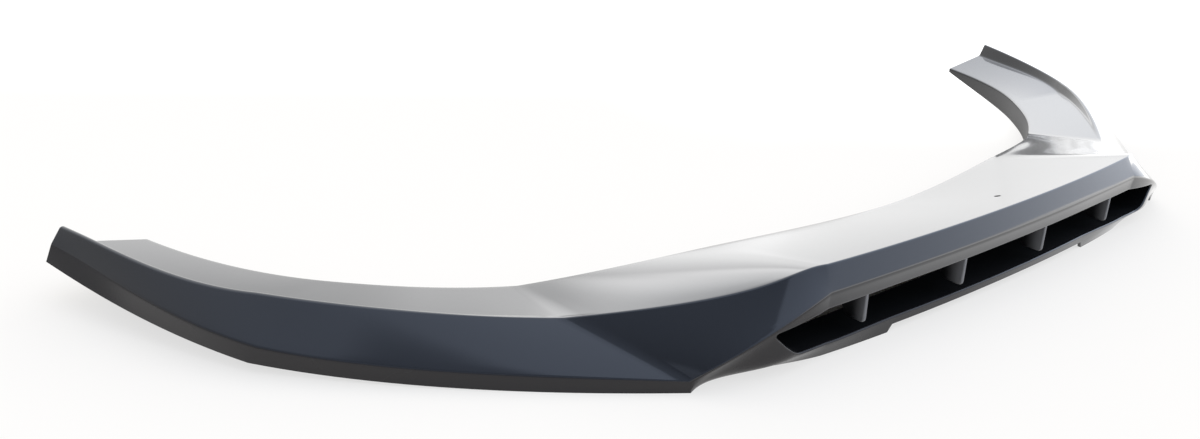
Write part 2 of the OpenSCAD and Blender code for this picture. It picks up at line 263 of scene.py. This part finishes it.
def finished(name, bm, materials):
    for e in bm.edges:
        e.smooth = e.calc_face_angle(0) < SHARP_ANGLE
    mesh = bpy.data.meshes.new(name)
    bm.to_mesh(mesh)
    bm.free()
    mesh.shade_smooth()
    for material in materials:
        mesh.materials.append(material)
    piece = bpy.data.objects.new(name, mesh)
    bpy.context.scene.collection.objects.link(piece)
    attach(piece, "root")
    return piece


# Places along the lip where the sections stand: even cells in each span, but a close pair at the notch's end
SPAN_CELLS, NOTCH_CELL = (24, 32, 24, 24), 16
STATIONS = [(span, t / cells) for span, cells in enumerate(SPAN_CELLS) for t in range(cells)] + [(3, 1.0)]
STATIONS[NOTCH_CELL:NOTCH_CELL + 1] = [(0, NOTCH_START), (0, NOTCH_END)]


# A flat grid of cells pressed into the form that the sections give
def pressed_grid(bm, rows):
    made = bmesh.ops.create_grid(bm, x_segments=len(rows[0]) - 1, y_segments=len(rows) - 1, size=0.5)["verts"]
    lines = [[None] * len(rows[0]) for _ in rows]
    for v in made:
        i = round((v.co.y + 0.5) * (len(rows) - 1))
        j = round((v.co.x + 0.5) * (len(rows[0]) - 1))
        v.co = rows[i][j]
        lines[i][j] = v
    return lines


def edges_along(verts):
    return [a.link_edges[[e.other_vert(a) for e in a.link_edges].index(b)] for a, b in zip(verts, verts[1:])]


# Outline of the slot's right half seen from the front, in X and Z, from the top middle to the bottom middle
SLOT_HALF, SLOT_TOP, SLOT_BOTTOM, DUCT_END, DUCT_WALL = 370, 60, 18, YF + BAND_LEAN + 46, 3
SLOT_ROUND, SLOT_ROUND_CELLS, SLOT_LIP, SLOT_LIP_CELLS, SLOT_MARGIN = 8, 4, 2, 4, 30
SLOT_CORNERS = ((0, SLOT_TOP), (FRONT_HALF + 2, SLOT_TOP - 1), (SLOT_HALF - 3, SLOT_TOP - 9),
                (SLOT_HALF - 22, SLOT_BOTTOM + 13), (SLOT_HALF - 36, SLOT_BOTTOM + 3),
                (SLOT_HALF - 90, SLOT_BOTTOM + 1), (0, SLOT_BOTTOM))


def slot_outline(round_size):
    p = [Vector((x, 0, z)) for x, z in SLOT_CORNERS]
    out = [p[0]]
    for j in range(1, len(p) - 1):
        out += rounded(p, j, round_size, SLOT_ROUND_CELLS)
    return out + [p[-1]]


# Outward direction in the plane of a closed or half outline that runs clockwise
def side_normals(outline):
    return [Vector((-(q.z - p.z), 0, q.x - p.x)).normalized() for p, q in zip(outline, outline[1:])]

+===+

▶ _GOAL OF THE EXERCISE_: Please print the material above exactly as it appears, from its first line through the line containing "STATIONS[NOTCH_CELL:NOTCH_CELL + 1]", inclusive, and stop there.

▶ _THE COMPLETED TASK_:
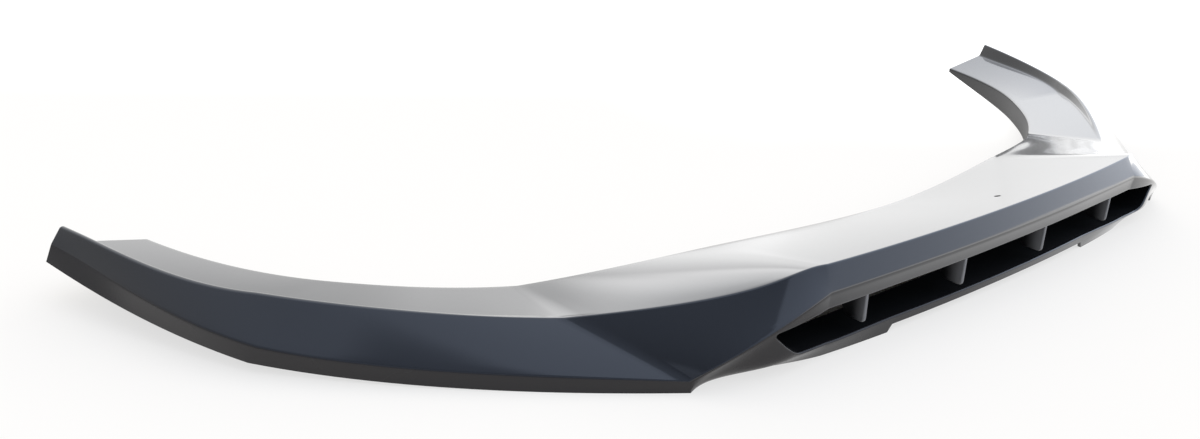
Write part 2 of the OpenSCAD and Blender code for this picture. It picks up at line 263 of scene.py. This part finishes it.
def finished(name, bm, materials):
    for e in bm.edges:
        e.smooth = e.calc_face_angle(0) < SHARP_ANGLE
    mesh = bpy.data.meshes.new(name)
    bm.to_mesh(mesh)
    bm.free()
    mesh.shade_smooth()
    for material in materials:
        mesh.materials.append(material)
    piece = bpy.data.objects.new(name, mesh)
    bpy.context.scene.collection.objects.link(piece)
    attach(piece, "root")
    return piece


# Places along the lip where the sections stand: even cells in each span, but a close pair at the notch's end
SPAN_CELLS, NOTCH_CELL = (24, 32, 24, 24), 16
STATIONS = [(span, t / cells) for span, cells in enumerate(SPAN_CELLS) for t in range(cells)] + [(3, 1.0)]
STATIONS[NOTCH_CELL:NOTCH_CELL + 1] = [(0, NOTCH_START), (0, NOTCH_END)]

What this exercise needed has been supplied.